# [Work to be completed]
Starting with the line that contains "Continue the Blender" and stopping after the line that contains "HAIRS_A_SIDE = 9", output every line exactly as it stands.

# [Records provided]

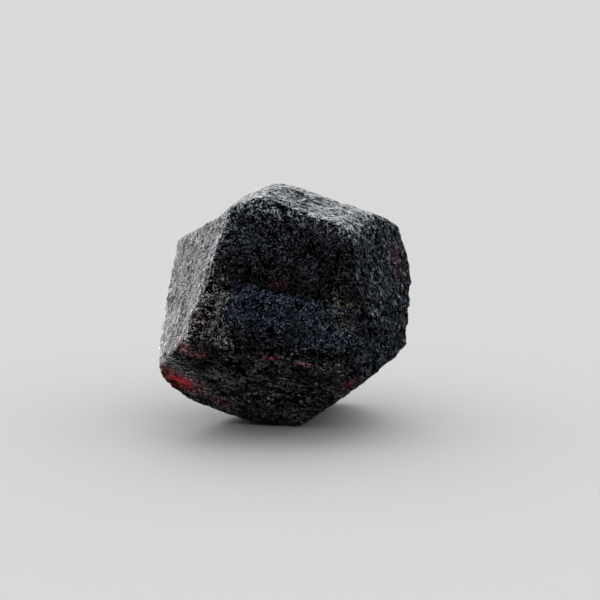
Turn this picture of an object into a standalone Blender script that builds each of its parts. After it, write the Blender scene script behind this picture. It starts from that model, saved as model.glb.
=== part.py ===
==
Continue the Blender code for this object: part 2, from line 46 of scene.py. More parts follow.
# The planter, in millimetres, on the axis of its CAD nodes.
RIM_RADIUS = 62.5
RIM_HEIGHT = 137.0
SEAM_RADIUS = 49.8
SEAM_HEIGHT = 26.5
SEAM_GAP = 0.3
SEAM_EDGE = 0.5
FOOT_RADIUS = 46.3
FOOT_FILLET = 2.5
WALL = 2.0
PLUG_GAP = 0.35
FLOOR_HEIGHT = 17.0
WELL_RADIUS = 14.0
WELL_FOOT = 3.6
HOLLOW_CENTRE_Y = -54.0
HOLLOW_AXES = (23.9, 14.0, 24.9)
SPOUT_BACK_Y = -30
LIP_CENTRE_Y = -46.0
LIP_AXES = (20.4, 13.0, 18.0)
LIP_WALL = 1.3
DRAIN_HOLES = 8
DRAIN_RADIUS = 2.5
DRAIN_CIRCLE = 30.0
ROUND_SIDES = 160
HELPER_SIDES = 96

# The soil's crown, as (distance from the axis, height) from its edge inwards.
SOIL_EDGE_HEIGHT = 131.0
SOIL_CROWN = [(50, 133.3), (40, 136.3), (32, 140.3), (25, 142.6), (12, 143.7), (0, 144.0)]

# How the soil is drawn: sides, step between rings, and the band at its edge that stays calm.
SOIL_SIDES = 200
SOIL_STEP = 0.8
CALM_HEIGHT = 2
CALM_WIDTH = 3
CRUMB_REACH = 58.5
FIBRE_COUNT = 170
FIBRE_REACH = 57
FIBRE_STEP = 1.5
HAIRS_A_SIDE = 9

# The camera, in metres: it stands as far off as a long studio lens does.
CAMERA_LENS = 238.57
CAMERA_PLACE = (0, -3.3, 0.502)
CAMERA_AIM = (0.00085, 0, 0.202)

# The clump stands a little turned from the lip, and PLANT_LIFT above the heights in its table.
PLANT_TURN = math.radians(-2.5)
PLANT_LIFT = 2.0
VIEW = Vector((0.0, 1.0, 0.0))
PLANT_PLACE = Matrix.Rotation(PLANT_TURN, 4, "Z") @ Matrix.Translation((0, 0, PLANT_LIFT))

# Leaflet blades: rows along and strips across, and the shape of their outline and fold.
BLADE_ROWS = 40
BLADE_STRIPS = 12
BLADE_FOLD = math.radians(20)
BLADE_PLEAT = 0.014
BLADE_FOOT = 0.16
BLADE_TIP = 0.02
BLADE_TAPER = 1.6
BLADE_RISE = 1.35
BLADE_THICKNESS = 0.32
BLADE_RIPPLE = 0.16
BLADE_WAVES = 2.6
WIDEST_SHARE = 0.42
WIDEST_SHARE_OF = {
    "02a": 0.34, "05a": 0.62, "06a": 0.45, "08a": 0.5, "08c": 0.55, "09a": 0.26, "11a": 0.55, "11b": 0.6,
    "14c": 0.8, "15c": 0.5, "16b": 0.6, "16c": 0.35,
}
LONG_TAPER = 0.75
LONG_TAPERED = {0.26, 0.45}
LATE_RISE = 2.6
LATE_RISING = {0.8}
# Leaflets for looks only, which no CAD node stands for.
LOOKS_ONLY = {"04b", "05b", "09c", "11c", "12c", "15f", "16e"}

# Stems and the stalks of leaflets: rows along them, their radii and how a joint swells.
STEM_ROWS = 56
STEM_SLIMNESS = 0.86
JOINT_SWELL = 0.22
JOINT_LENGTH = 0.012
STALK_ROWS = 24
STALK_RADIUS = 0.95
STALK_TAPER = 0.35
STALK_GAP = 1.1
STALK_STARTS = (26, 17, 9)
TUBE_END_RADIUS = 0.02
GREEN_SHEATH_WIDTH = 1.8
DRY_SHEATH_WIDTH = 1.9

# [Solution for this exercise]
Continue the Blender code for this object: part 2, from line 46 of scene.py. More parts follow.
# The planter, in millimetres, on the axis of its CAD nodes.
RIM_RADIUS = 62.5
RIM_HEIGHT = 137.0
SEAM_RADIUS = 49.8
SEAM_HEIGHT = 26.5
SEAM_GAP = 0.3
SEAM_EDGE = 0.5
FOOT_RADIUS = 46.3
FOOT_FILLET = 2.5
WALL = 2.0
PLUG_GAP = 0.35
FLOOR_HEIGHT = 17.0
WELL_RADIUS = 14.0
WELL_FOOT = 3.6
HOLLOW_CENTRE_Y = -54.0
HOLLOW_AXES = (23.9, 14.0, 24.9)
SPOUT_BACK_Y = -30
LIP_CENTRE_Y = -46.0
LIP_AXES = (20.4, 13.0, 18.0)
LIP_WALL = 1.3
DRAIN_HOLES = 8
DRAIN_RADIUS = 2.5
DRAIN_CIRCLE = 30.0
ROUND_SIDES = 160
HELPER_SIDES = 96

# The soil's crown, as (distance from the axis, height) from its edge inwards.
SOIL_EDGE_HEIGHT = 131.0
SOIL_CROWN = [(50, 133.3), (40, 136.3), (32, 140.3), (25, 142.6), (12, 143.7), (0, 144.0)]

# How the soil is drawn: sides, step between rings, and the band at its edge that stays calm.
SOIL_SIDES = 200
SOIL_STEP = 0.8
CALM_HEIGHT = 2
CALM_WIDTH = 3
CRUMB_REACH = 58.5
FIBRE_COUNT = 170
FIBRE_REACH = 57
FIBRE_STEP = 1.5
HAIRS_A_SIDE = 9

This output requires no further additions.